For the dissenters, “her return would therefore inevitably lead to a significant uprooting and major difficulties, which would be contrary to her best interests as a child” (paragraph 4). For the majority, bizarrely, the parents’ travelling to Kosovo would be enough to ensure that her best interests as a child are safeguarded (see quote above). True, the majority also mentions that the parents can stay there with their children. The question is whether this option is actually realistic considering the parents’ job situation and the fact that they have a fourth child born in 2010.

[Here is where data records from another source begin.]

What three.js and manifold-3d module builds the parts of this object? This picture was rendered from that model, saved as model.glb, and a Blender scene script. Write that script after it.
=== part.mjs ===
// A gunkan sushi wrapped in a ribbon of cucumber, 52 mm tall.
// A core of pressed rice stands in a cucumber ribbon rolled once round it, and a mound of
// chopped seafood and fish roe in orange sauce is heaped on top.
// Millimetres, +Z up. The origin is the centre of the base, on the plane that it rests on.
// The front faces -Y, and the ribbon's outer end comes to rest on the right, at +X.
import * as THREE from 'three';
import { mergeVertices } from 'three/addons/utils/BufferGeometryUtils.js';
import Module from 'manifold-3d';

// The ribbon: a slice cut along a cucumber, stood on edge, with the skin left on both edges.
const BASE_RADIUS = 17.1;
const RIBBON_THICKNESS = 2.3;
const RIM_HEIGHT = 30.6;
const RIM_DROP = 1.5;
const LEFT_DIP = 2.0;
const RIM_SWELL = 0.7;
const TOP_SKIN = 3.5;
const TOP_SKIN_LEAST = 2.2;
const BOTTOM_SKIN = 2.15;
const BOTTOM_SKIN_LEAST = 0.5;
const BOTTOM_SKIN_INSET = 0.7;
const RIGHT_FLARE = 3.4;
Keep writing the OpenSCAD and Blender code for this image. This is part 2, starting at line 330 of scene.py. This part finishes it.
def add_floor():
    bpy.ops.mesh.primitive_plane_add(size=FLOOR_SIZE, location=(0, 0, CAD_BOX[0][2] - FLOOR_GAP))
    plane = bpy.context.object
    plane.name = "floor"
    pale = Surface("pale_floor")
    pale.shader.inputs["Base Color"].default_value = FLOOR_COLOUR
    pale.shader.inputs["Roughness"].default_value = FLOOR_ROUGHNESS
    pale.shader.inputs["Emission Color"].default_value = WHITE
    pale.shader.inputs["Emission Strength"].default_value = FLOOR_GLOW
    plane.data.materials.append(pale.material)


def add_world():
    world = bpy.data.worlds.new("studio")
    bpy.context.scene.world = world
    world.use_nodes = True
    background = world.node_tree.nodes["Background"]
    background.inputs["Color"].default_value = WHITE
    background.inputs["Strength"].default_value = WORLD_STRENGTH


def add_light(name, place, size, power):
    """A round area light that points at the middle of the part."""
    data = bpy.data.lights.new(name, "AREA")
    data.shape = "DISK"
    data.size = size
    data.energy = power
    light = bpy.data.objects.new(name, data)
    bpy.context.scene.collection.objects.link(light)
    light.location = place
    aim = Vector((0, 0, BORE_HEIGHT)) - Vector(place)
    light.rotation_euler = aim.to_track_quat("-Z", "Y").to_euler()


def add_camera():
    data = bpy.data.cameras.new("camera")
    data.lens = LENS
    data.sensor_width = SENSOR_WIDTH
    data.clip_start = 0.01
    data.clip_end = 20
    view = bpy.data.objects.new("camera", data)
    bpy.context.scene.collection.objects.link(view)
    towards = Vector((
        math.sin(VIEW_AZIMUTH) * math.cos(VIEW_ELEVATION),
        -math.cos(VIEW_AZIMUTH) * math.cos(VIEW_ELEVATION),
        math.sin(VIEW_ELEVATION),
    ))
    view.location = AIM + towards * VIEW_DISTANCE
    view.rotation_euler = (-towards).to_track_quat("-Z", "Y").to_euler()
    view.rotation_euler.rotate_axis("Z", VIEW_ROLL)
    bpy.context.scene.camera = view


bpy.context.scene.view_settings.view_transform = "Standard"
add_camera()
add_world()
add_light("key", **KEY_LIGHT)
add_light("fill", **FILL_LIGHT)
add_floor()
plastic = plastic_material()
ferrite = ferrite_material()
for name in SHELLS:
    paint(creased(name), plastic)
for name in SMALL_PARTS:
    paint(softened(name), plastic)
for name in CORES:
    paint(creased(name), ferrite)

As for the situation of the two oldest siblings, R. and L., the dissenting opinion also reveals several important elements mostly absent in the majority’s examination.: (i) the fact that “they have now lived in Switzerland for more than three years and that they too are apparently well integrated” and, most notably, (ii) the fact that L. “is very well integrated in her Swiss school and that her high marks were such that she was expected to enter high school the following school year” (paragraph 5). Moreover, what about the age of the two oldest siblings, R. and L., and their dependence on the parents at the time of the application for residence permits? I agree with the dissenters when they say: Who can in reality prove the thesis relied on by the Swiss authorities in this case, to the effect that a child of fifteen or fourteen has less need of the parents’ care than a child of seven? (paragraph 5)
To conclude, in failing to take full account of the repercussions that the expulsion would have on the applicants’ children – in particular, on two of the children’s education – the majority does not live up to the announced principle of the child’s best interests. Some may argue that the children’s stay in Switzerland was anyway illegal. However, and as the dissenters rightly hold, “children cannot be held responsible or suffer for their parents’ incorrect or even illegal behavior.”